Safety is well covered by standard ABS with EBD, automatic hazard lights under emergency braking, a big dashboard button to lock and unlock the rear doors, and, of course, five lap and diagonal seatbelts, plus front and front curtain airbags.

What's it like to drive? Well, I have to tell you that the 70bhp 1.4 HDI diesel is a revelation. It's sweet, quiet, revs almost like a petrol engine, yet delivers a lot more torque. Exactly what most drivers want, with the bonus of a near incredible combined mpg figure of 67.3 mpg. It really feels as if the car and this engine were made for each other. Steering through the electric motor powered rack is nice and precise. Ride quality is pleasantly absorbent. Handling is brings a smile to your face and I have no complaints about the roadholding. It's a great little car. With less than 1,000kg to tug along, the 5bhp power disadvantage compared to the VW Polo 1.4 TDI feels like a 5bhp advantage.

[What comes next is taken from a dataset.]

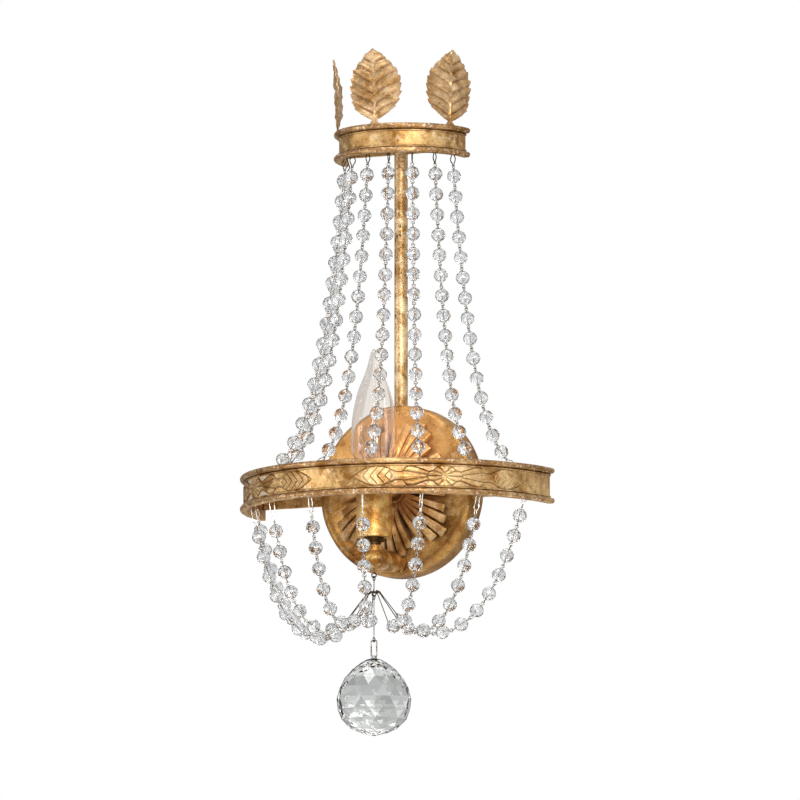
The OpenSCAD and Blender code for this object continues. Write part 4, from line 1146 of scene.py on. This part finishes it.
class SCONCE_OT_backplate(bpy.types.Operator):
    """Round domed backplate"""
    bl_idname = "sconce.backplate"
    bl_label = "Backplate"

    def execute(self, context):
        plate = context.scene.sconce_plate
        bore = NIPPLE_BORE
        outer = [p for p in plate_outline(plate, plate.radius, 0) if p[0] > bore] + [(bore, plate.depth)]
        inner = [p for p in plate_outline(plate, plate.radius - plate.sheet, plate.sheet) if p[0] > bore]
        inner += [(bore, plate.depth - plate.sheet)]
        outline = outer + inner[::-1]
        points, faces = turned(outline, 180)
        out = []
        for p in points:
            push = wandering(p, 55, 0.35 * MM)
            inward = step(0, 3 * MM, p.z)
            out.append(p + Vector((push.x, push.y, push.z)) * inward * 0.7)
        to_wall = Matrix.Rotation(pi / 2, 4, "X")
        mesh = make_mesh("backplate_spun", moved((out, faces), to_wall), 40)

        def rod(radius, low, high, matrix):
            places = [lambda x, y, z=z: Vector((x, y, z)) for z in (low, high)]
            return moved(swept(circle(radius, 48), places), matrix)
        bar = [(x, z * BAR_SLOT) for x, z in ((-SLAB_HALF, -1), (SLAB_HALF, -1), (SLAB_HALF, 1), (-SLAB_HALF, 1))]
        slab = swept(bar, [lambda x, z, y=y: Vector((x, y, z + BAR_MIDDLE)) for y in (SLAB_BACK, SLAB_FRONT)])
        cutters = [
            rod(STEM_BORE, 46 * MM, 68 * MM, Matrix.Translation((0, -STEM_OUT, 0))),
            rod(ARM_BORE, 0, 0.03, Matrix.Translation((0, 0, -ARM_DROP)) @ to_wall),
            slab,
        ]
        mesh = cut_away(mesh, cutters)
        gold = gold_leaf("plate_gold", (0.96, 0.84, 0.56), shaded=True, speckle=0.7, worn=0.8, glow=0.75)
        place_piece("backplate_spun", mesh, "frame", gold, ["backplate"])
        return {"FINISHED"}


# Length of each finger of a fan, as a share of the rosette's radius.
FINGERS = [0.80, 0.94, 1.0, 0.92, 0.84]
FINGER_TURN = radians(9.1)
HUB_R = 9 * MM             # the fans start here
ROSETTE_BORE = 5.1 * MM
VALLEY = 17 * MM           # how far the sheet reaches between two fans
BENT_TIP = 3.2 * MM        # lift of the one finger that is bent forward


def finger_end(across):
    """Share of a finger's length across its width: square, with softened corners."""
    return 1 - 0.035 * max(0.0, (abs(across) - 0.72) / 0.28) ** 2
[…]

Unfortunately both other versions of the C3 I tried did not match up to the diesel.

The 1.4 automatic has 75bhp and a four-speed box offering self-selection. Only, like a German Tiptroninc, the selector works counter intuitively (the wrong way round). Instead of nudging it forward to change down and back to change up you're obliged to do the opposite of what comes naturally. And, left to its own devices, the box frantically changes up and down when you least expect or want it to. So it's an automatic, but not an automatic I would automatically choose.

Then there was the 110bhp 1.6 16v, on paper a junior GTi. Except it didn’t feel like one. The engine isn't willing or sporty and rocks so violently on its soft mountings that gearchanges which should have snicked through can grind and crunch. The stiffened suspension also makes the car feel bumpy and less secure, a bit like the old VW Polo GTi. I wasn't enjoying myself at all until I handed over to The Telegraph's Andy English who's a much better driver than me.

He managed to work the car, got it to handle through bends and show its stuff without doing anything unpleasant or unpredictable. He proved it could be driven quickly and safely. Yet we still agreed with each other: the 1.4 diesel is the pick of the bunch and the C3's most natural incarnation.

At the end of the presentation we were shown a French launch commercial for the C3. A guy and a girl are driving along in one with the huge optional glass sunroof. The along comes a low flying Mirage fighter aircraft (or whatever). The pilot does a flip, so his transparent cockpit is directly above the girl passenger. She smiles up at him. He smiles down at her. Her boyfriend smiles at the bridge they are rapidly approaching. At the last second, the pilot spots the bridge, turns his plane round and climbs. Cue the strapline, "La vie est Belle" (life is beautiful).

In France, C3s start at 11,050 Euros (£6,906 - £7,367) for the 1.1X and 11,850 Euros (£7,406 - £7,900) for the 1.4SX. But Citröens in the UK have a three year warranty, which is rather better than in France, and the company was talking about UK starter prices of around £9,000 for the 1.4SX, to match the £8,995 of the Honda Jazz. But, much more significantly, in France the base X version of the 1.4 diesel comes in at 12,900 Euros (£8,063 - £8,600). If Citröen can offer this sprightly 67mpg car at less than £9,000 in the UK it really will have a winner on its hands.